● **RECORD SET**:
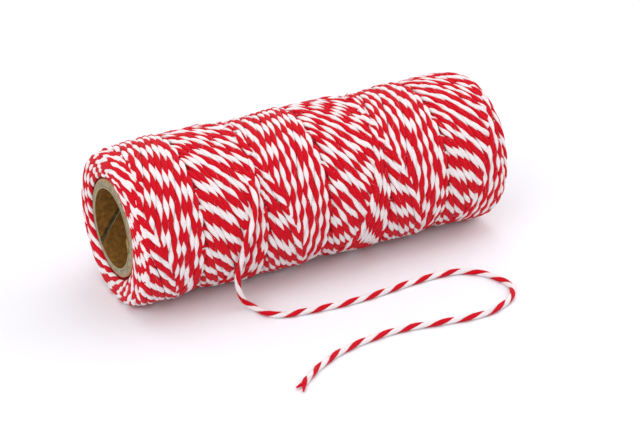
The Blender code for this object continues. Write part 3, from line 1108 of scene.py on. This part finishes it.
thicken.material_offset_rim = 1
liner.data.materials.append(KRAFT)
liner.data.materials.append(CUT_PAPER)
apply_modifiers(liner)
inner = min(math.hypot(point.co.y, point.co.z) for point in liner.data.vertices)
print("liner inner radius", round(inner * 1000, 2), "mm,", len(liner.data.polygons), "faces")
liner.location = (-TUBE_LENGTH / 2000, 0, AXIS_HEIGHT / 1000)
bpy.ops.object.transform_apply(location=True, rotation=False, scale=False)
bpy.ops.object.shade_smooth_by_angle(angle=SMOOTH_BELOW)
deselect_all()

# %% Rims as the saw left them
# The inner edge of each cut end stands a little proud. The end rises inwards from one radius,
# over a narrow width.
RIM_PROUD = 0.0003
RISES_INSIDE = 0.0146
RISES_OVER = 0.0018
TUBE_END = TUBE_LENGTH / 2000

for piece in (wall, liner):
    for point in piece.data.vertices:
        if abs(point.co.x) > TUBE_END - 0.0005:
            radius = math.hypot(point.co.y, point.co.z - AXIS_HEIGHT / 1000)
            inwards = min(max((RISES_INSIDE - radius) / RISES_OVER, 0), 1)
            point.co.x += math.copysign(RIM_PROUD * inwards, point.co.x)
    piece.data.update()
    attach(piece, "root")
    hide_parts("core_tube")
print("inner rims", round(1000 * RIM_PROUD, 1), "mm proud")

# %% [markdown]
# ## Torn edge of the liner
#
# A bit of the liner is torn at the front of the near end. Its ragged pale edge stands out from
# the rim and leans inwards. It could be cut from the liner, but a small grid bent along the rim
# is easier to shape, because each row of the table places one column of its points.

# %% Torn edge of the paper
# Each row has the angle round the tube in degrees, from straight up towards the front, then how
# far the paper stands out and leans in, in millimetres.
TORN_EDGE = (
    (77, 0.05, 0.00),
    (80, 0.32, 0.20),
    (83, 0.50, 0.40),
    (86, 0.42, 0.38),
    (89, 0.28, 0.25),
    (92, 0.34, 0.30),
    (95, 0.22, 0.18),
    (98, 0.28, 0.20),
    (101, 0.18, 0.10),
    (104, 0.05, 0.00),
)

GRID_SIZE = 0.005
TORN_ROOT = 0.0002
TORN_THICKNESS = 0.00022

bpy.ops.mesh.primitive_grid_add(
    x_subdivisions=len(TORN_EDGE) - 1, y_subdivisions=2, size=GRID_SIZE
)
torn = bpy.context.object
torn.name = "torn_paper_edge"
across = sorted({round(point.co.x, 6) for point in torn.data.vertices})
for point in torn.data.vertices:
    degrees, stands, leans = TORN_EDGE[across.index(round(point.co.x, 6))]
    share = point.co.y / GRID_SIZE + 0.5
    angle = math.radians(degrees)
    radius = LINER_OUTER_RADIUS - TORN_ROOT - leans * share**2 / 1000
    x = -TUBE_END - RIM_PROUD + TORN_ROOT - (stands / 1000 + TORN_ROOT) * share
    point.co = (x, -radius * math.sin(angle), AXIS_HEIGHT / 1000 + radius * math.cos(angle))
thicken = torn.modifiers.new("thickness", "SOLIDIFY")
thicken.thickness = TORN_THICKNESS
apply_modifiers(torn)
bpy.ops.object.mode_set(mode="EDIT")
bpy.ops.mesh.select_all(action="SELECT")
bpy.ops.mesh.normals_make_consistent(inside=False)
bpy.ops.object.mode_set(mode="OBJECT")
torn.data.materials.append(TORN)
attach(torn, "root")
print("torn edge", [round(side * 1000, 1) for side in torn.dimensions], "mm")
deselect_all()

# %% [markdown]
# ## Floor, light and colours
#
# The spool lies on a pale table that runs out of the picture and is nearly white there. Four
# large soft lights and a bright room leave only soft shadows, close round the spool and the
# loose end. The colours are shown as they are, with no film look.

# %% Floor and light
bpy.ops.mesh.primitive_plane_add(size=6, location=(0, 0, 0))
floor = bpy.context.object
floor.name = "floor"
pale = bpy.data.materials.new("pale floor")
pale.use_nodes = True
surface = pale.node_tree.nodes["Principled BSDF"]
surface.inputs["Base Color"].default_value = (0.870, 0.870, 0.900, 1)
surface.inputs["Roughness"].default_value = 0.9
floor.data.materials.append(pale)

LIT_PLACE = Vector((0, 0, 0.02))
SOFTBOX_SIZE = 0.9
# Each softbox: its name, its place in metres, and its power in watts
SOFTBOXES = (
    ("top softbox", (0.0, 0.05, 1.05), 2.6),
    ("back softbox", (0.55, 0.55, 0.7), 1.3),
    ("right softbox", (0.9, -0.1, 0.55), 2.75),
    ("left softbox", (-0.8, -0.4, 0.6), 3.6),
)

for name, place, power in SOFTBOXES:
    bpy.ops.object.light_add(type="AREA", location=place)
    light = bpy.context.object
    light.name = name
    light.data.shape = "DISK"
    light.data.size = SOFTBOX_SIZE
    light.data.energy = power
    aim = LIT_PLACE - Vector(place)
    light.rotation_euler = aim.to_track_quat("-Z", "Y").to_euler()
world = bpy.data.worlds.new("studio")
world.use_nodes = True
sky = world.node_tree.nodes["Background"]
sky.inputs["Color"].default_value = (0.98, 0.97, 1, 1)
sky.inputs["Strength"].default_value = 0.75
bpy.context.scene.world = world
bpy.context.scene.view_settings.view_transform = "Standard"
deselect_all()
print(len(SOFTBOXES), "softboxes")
* * *
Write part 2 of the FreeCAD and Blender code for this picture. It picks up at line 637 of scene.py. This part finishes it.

● **WORK TO DO**: Identify every line where the string "object" appears.

● **ANSWER TO THE EXERCISE**:
The Blender code for this object continues. Write part 3, from line 1108 of scene.py on. This part finishes it.
bpy.ops.object.transform_apply(location=True, rotation=False, scale=False)
bpy.ops.object.shade_smooth_by_angle(angle=SMOOTH_BELOW)
torn = bpy.context.object
bpy.ops.object.mode_set(mode="EDIT")
bpy.ops.object.mode_set(mode="OBJECT")
floor = bpy.context.object
    bpy.ops.object.light_add(type="AREA", location=place)
    light = bpy.context.object